Philip Kerr’s Detective Bernie Gunther

Are you a fan of ‘locked-room murder mysteries’?

You know the kind. Some one had been expected and was a no-show. Phone calls go unanswered, and these days – ditto for texts and emails. After a forced entry into a house/condo/apartment/room, a body is discovered. In a room that has been locked from the inside. Windows, if there are any, are locked, all the air conditioning vents sealed, and the floor boards secure.

At this moment. we now have a ‘who done it’ paired with a ‘how did they get in or out’?

Fictional detectives have dealt with scenarios like this for years, and quite often. However in real life, we don’t see this kind of event very often.Today’s detectives have it far easier by rarely, if ever, having locked-room-mysteries appearing on their dance cards.

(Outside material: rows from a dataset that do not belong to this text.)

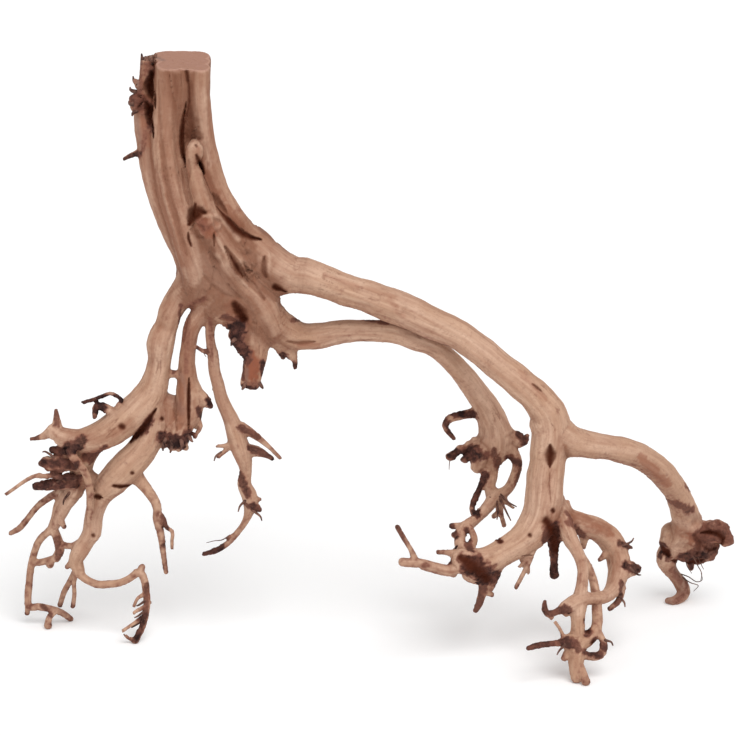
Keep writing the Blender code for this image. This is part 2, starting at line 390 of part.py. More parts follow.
def soften_thick_wood(wood, runs):
    """Smooth the skin where the wood is thick, and leave thin twigs as they are."""
    centres = np.vstack(list(runs.values()))
    tree = KDTree(len(centres))
    for index, (x, y, z, _) in enumerate(centres):
        tree.insert((x, y, z), index)
    tree.balance()
    thick = wood.vertex_groups.new(name="thick")
    for vertex in wood.data.vertices:
        _, index, _ = tree.find(vertex.co)
        share = (centres[index, 3] - THIN_RADIUS) / (THICK_RADIUS - THIN_RADIUS)
        thick.add([vertex.index], min(max(share, 0.0), 1.0), "REPLACE")
    smooth = wood.modifiers.new("soften", "SMOOTH")
    smooth.factor = 0.5
    smooth.iterations = SMOOTH_TURNS
    smooth.vertex_group = "thick"
    apply_modifiers(wood)


def keep_largest_piece(body):
    """Drop loose scraps and sealed inner walls."""
    unseen = set(body.verts)
    pieces = []
    while unseen:
        front = [unseen.pop()]
        piece = set(front)
        while front:
            vertex = front.pop()
            for edge in vertex.link_edges:
                other = edge.other_vert(vertex)
                if other in unseen:
                    unseen.discard(other)
                    piece.add(other)
                    front.append(other)
        pieces.append(piece)
    pieces.sort(key=len)
    for piece in pieces[:-1]:
        bmesh.ops.delete(body, geom=list(piece), context="VERTS")


def cut_flat(body, level, away):
    """Take off what lies beyond the level in the direction away, and close the cut flat."""
    everything = body.verts[:] + body.edges[:] + body.faces[:]
    bmesh.ops.bisect_plane(body, geom=everything, dist=1e-6, plane_co=(0, 0, level),
                           plane_no=away, clear_outer=True)
    rim = [edge for edge in body.edges if edge.is_boundary]
    bmesh.ops.holes_fill(body, edges=rim, sides=0)
    bmesh.ops.triangulate(body, faces=[face for face in body.faces if len(face.verts) > 3])


def thin_out(wood):
    """Bring the skin down to the triangle budget."""
    triangles = sum(len(face.vertices) - 2 for face in wood.data.polygons)
    fewer = wood.modifiers.new("fewer", "DECIMATE")
    fewer.ratio = TRIANGLE_BUDGET / triangles
    fewer.use_collapse_triangulate = True
    apply_modifiers(wood)


def stand_on_origin(body):
    """Move the body so that the origin is on the floor under the middle of its outline."""
    lows = [min(vertex.co[axis] for vertex in body.verts) for axis in range(3)]
    highs = [max(vertex.co[axis] for vertex in body.verts) for axis in range(3)]
    middle = Vector(((lows[0] + highs[0]) / 2, (lows[1] + highs[1]) / 2, lows[2]))
    for vertex in body.verts:
        vertex.co -= middle
    return middle


def wood_material():
    material = bpy.data.materials.new("wood")
    material.use_nodes = True
    shader = material.node_tree.nodes["Principled BSDF"]
    shader.inputs["Base Color"].default_value = WOOD_COLOUR
    shader.inputs["Roughness"].default_value = WOOD_ROUGHNESS
    shader.inputs["Metallic"].default_value = 0.0
    return material


def build():
    for thing in list(bpy.data.objects):
        bpy.data.objects.remove(thing)
    runs = {}
    for group in ROOT_GROUPS:
        for name, stations in group.items():
            runs[name] = smooth_run(stations)
    wood = join_tubes(runs)
    draw_skin(wood)
    soften_thick_wood(wood, runs)
    thin_out(wood)
    body = bmesh.new()
    body.from_mesh(wood.data)
    cut_flat(body, SAW_LEVEL, away=(0, -math.sin(SAW_TILT), math.cos(SAW_TILT)))
    cut_flat(body, FLOOR_LEVEL, away=(0, 0, -1))
    keep_largest_piece(body)
    middle = stand_on_origin(body)
    body.to_mesh(wood.data)
    body.free()
    wood.data.materials.clear()
    wood.data.materials.append(wood_material())
    wood.data.shade_smooth()
    wood.data.set_sharp_from_angle(angle=math.radians(40))
    size = wood.dimensions
    print("root wood", [round(value / MM, 1) for value in size], "mm,",
          len(wood.data.polygons), "faces, middle", [round(value / MM, 3) for value in middle])


build()
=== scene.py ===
# %% [markdown]
# # Root wood for an aquarium
# The real object is the sawn-off foot of a small tree: a leaning trunk of stems that grew
# together, a swollen collar, forked legs, two branches, and a long arm with a burl at its
# end. It is one grown piece of bare, weathered wood. The plan: lay a tube along every root,
# draw one skin over them, pull the skin onto a smooth field around the roots, carve the
# grain and the damage into it, and then paint it by what lies where.

# %% Load the fixed frame
import math

import bpy
import numpy as np
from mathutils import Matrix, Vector
from mathutils.bvhtree import BVHTree


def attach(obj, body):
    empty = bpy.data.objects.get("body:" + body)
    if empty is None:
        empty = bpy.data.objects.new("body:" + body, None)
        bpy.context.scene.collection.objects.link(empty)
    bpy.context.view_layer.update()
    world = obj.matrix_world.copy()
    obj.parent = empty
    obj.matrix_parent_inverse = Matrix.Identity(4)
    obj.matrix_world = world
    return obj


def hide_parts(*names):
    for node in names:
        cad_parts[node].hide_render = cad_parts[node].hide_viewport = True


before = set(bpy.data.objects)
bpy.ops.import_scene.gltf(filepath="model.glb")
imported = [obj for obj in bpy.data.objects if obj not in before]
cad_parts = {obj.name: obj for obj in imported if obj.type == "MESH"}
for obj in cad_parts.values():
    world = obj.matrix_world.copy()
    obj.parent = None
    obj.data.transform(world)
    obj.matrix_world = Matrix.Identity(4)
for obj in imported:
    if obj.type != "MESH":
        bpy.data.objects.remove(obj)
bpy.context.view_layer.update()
MM = 0.001
SKIN_CELL = 0.6 * MM

# %% [markdown]
# The solids under this scene were laid out from one eye that looks down by 18 degrees from
# 1.9 m away. The camera stands at that eye. A long lens keeps the outline nearly free of
# perspective, and every station below is read in the same view, in millimetres across and
# down from the upper left corner of the view.

# %% The eye and the camera
EYE_TILT = math.radians(18.0)
EYE_DISTANCE = 1900.0 * MM
EYE_ACROSS = 184.0 * MM
EYE_DROP = 184.0 * MM
VIEW_WIDTH = 368.0 * MM
MIDDLE = np.array([2.155, -10.091, -142.5]) * MM   # the frame's origin, seen from the aim point

aim = Vector(-MIDDLE)
eye = aim + Vector((0, -math.cos(EYE_TILT), math.sin(EYE_TILT))) * EYE_DISTANCE
bpy.ops.object.select_all(action="DESELECT")
bpy.ops.object.camera_add(location=eye, rotation=(math.pi / 2 - EYE_TILT, 0, 0))
camera = bpy.context.object
camera.name = "eye_camera"
camera.data.sensor_width = 36.0
camera.data.lens = 36.0 * EYE_DISTANCE / VIEW_WIDTH
camera.data.clip_end = 20.0
bpy.context.scene.camera = camera
print("lens in mm:", round(camera.data.lens, 1))

# %% [markdown]
# Now the stations. Each root is a list of (across, drop, front, radius): where the eye sees
# its middle, how far it comes to the front, and how thick it is there. They are the same
# stations that the solid was made from, so the finished wood stays where the solid is.

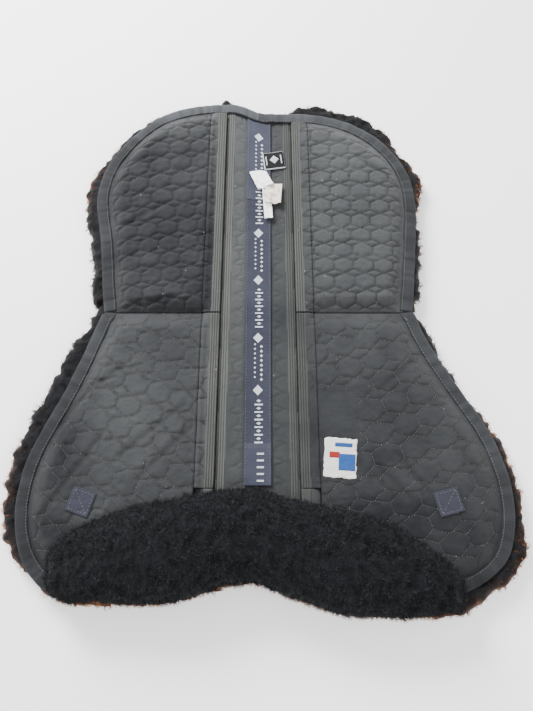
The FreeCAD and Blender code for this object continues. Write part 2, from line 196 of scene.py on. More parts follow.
def new_piece(name, points, faces, material, side=1, attributes=None, flat=False, roll=False):
    """A mesh object from points in mm and a list of face arrays; side -1 mirrors it."""
    points = np.array(points, float)
    if side < 0:
        points[:, 0] *= -1
    points = settled(points, roll)
    mesh = bpy.data.meshes.new(name)
    mesh.vertices.add(len(points))
    mesh.vertices.foreach_set("co", (points * MM).ravel())
    loops, starts, at = [], [], 0
    for group in faces:
        group = np.asarray(group, np.int64)
        if not len(group):
            continue
        if side < 0:
            group = group[:, ::-1]
        loops.append(group.ravel())
        starts.append(at + np.arange(len(group)) * group.shape[1])
        at += group.size
    mesh.loops.add(at)
    mesh.loops.foreach_set("vertex_index", np.concatenate(loops).astype(np.int32))
    starts = np.concatenate(starts).astype(np.int32)
    mesh.polygons.add(len(starts))
    mesh.polygons.foreach_set("loop_start", starts)
    mesh.update(calc_edges=True)
    mesh.validate()
    mesh.polygons.foreach_set("use_smooth", [not flat] * len(mesh.polygons))
    attributes = {"paleness": np.full(len(mesh.vertices), 0.35), **(attributes or {})}
    for key, values in attributes.items():
        layer = mesh.attributes.new(key, "FLOAT", "POINT")
        layer.data.foreach_set("value", np.asarray(values, np.float32))
    mesh.materials.append(material)
    piece = bpy.data.objects.new(name, mesh)
    bpy.context.scene.collection.objects.link(piece)
    return piece


def border_of(faces, count):
    """The edges of a quad mesh of count points that only one face uses."""
    edges = np.vstack([faces[:, [k, (k + 1) % 4]] for k in range(4)])
    keys = edges[:, 0] * count + edges[:, 1]
    return edges[~np.isin(keys, edges[:, 1] * count + edges[:, 0])]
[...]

Supposedly (actual sales charts are not readily available) the first of these kind of stories, to have made a substantial impact as far as book sales go, was Edgar Allen Poe’s The Murders in the Rue Morgue (1841). Closer to our present times, but still a bit further back in years, are writers who have successfully mined this sub-genre of detective fiction that are the most notable are John Dickson Carr and Agatha Christie.

However neither are currently alive, each died almost 40 years ago, so we shall have no more new works from them. Now, meaning currently, mystery writer Philip Kerr has taken on the challenge of this kind of story.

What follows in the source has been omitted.